En effet, le butô s’intéresse aux grandes questions concernant l’humain, les droits de l'homme,
le retour aux racines, le retour à une vie naturelle ainsi que, indépendamment de toute nationalité ou race,
l'humanité. Il appartient à toutes les nationalités.
Par ailleurs, il n’est pas inutile de rappeler son fonds politique puisqu’il est né il y a seulement 50 ans, dans
un contexte de rébellion contre l'autorité et les conflits internationaux ayant entraîné l'holocauste et plus
particulièrement en réaction aux bombes atomiques larguées sur Hiroshima et sur Nagasaki.
Aussi est-il absolument impossible de ne considérer le butô que comme une forme d'art japonaise sans
envisager ses formes internationales. C’est pourquoi, je m’insurge contre certains enseignements oublieux
de ces missions et restreignant le butô à des mouvements physiques.
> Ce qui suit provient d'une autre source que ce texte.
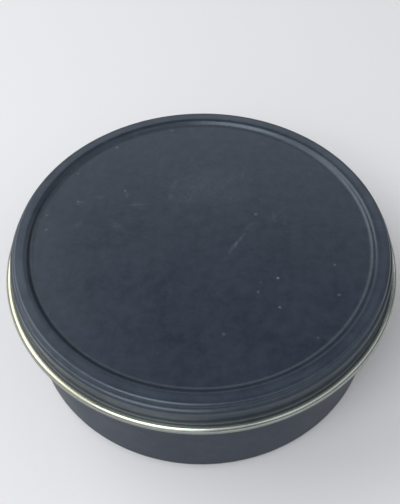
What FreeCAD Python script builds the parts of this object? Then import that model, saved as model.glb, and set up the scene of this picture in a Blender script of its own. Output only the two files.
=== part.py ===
import FreeCAD, Part
import math
import os

# A shut caviar tin in tinplate, in millimetres: a drawn cup with a slip lid pushed over it.
# The origin is the centre of the foot, +Z is up, and everything is turned about the Z axis.
overall_diameter = 85.0       # over the lid's rolled bottom edge
overall_height = 29.8         # from the foot to the lid's rim
lid_depth = 7.45              # from the lid's rim to the underside of its rolled edge
plate = 0.25                  # thickness of the lid's tinplate
lid_clearance = 0.2           # between the inside of the lid and the base, all round

# Top of the lid: a sunk panel inside a flat raised rim.
panel_depth = 1.0
panel_slope = 35.0            # steepness of the ramp from the panel up to the rim, in degrees
panel_bend = 1.0              # bend radius at the foot and at the top of that ramp
rim_flat = 1.55               # width of the flat on top of the rim

# Side of the lid: a short upper wall, a stacking shoulder, the skirt and the rolled edge.
rim_edge_radius = 0.8
upper_wall = 0.3              # straight part of the wall between the rim's edge and the shoulder
shoulder_width = 0.7          # how much wider the skirt is than the upper wall
shoulder_hollow_radius = 0.4
shoulder_radius = 0.8
curl_diameter = 1.9
curl_wrap = 300.0             # how far round the edge is rolled, in degrees

# Base cup: a slightly tapered wall with a rounded bottom corner and a sunk bottom panel.
wall_draft = 3.5              # taper of the wall, in degrees
corner_radius = 2.4
foot_width = 2.6              # the flat ring that the tin stands on
bottom_depth = 0.8
bottom_slope = 35.0
bottom_bend = 1.0

curl_radius = curl_diameter / 2
skirt_outer_radius = overall_diameter / 2 - curl_diameter + plate
upper_wall_radius = skirt_outer_radius - shoulder_width


def trace(start, moves, inset):
    """Follow runs and bends from start, heading outwards, and keep inset to the right of them.

    A move is ("run", length) or ("bend", radius, degrees), where left bends are positive.
    Bends to the left get a larger radius by the inset and bends to the right a smaller one,
    so the same moves give both faces of a bent sheet. Returns the edges in order.
    """
    heading = 0.0
    point = FreeCAD.Vector(start[0], 0, start[1] - inset)
    edges = []
    for move in moves:
        ahead = FreeCAD.Vector(math.cos(heading), 0, math.sin(heading))
        if move[0] == "run":
            end = point + ahead * move[1]
            edges.append(Part.LineSegment(point, end).toShape())
        else:
            turn = math.radians(move[2])
            side = math.copysign(1, turn)
            to_centre = FreeCAD.Vector(-ahead.z, 0, ahead.x) * side * (move[1] + side * inset)
            centre = point + to_centre
            middle = centre - turned(to_centre, turn / 2)
            end = centre - turned(to_centre, turn)
            edges.append(Part.Arc(point, middle, end).toShape())
            heading += turn
        point = end
    return edges


def turned(vector, angle):
    """Turn a vector in the XZ plane anticlockwise, as seen with X to the right and Z up."""
    cosine = math.cos(angle)
    sine = math.sin(angle)
    return FreeCAD.Vector(vector.x * cosine - vector.z * sine, 0, vector.x * sine + vector.z * cosine)


def ramp(height, slope, bend):
    """Moves up a bent ramp of the given height, and the width that it takes."""
    angle = math.radians(slope)
    straight = (height - 2 * bend * (1 - math.cos(angle))) / math.sin(angle)
    width = 2 * bend * math.sin(angle) + straight * math.cos(angle)
    return [("bend", bend, slope), ("run", straight), ("bend", bend, -slope)], width


def mirrored(moves):
    """The same moves with every bend the other way."""
    return [(*move[:2], -move[2]) if move[0] == "bend" else move for move in moves]


def first_point(edges):
    return edges[0].firstVertex(True).Point


def last_point(edges):
    return edges[-1].lastVertex(True).Point


def turned_solid(outline):
    """Close an outline and revolve it about the Z axis."""
    closing = Part.LineSegment(last_point(outline), first_point(outline)).toShape()
    face = Part.Face(Part.Wire(outline + [closing]))
    return face.revolve(FreeCAD.Vector(0, 0, 0), FreeCAD.Vector(0, 0, 1), 360)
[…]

Et alors que je suis chorégraphe et
danseur, je ne me restreints pas à déplacer le corps d'une manière étrange ou à ne pas le bouger en
restant dans une position absurde. Il faut un fonds de réflexion et d’engagement dans l'enseignement du
butô comme dans ses manifestations.
Le butô n’est pas une série de mots, mais une langue avec laquelle inventer des phrases ; l’artiste butô
doit dire ses paroles en employant les mots de cette langue.
En outre, il se fonde sur une «beauté contre» au-delà d’une simple option d’un style de
performance. Hijikata - le fondateur du butô - a demandé à ses disciples: "N'essayez pas d'être beaux". Sa
philosophie de l'existence revient à la question de la possibilité ou de l’impossibilité de l’art après
Auschwitz, question beaucoup plus nécessaire pour la découverte de la pureté de butô en tant que
philosophie.
Que les Européens ainsi que la plupart des Américains danseurs de butô n’en retiennent que des façons
particulières de mouvoir leur corps s’affirme dans leur option d’improvisation et leur refus d’une chorégra-
phie claire et déjà préconçue. Les deux techniques fermées, sont complètement déconnectés de la philo-
sophie du butô, dont il faut retenir les deux options. Le butô comme danse et le butô comme antidanse.
Ce qui doit nous conduire à penser un style butô, comme un entre-deux de chorégraphie absolue et
d’improvisation absolue ; quelque chose comme l’improvisation sur une chorégraphie spécifiée, parfois
préconçue, parfois sauvage. Ceci s’apparente à la réalité de l'anarchisme dans le monde des arts comme
dans celui de la politique, ainsi je tiens à répéter combien cette forme s’annule dans un emploi limité
puisqu’il est le lieu d’éléments paradoxaux, qui existent l’un à côté de l'autre.
Ainsi la base de ma pensée est-elle, que le seul espace possible est celui où le danseur peut «Rendre les
règles et les décomposer en même temps», ce qui est la «caractéristique inattendue du butô, à laquelle
seule il faut se référer »
«Unexpected», comme les attentats à la bombe atomique, comme l'idée des chambres à gaz, comme
toutes les guerres ainsi que comme la vie, finalement.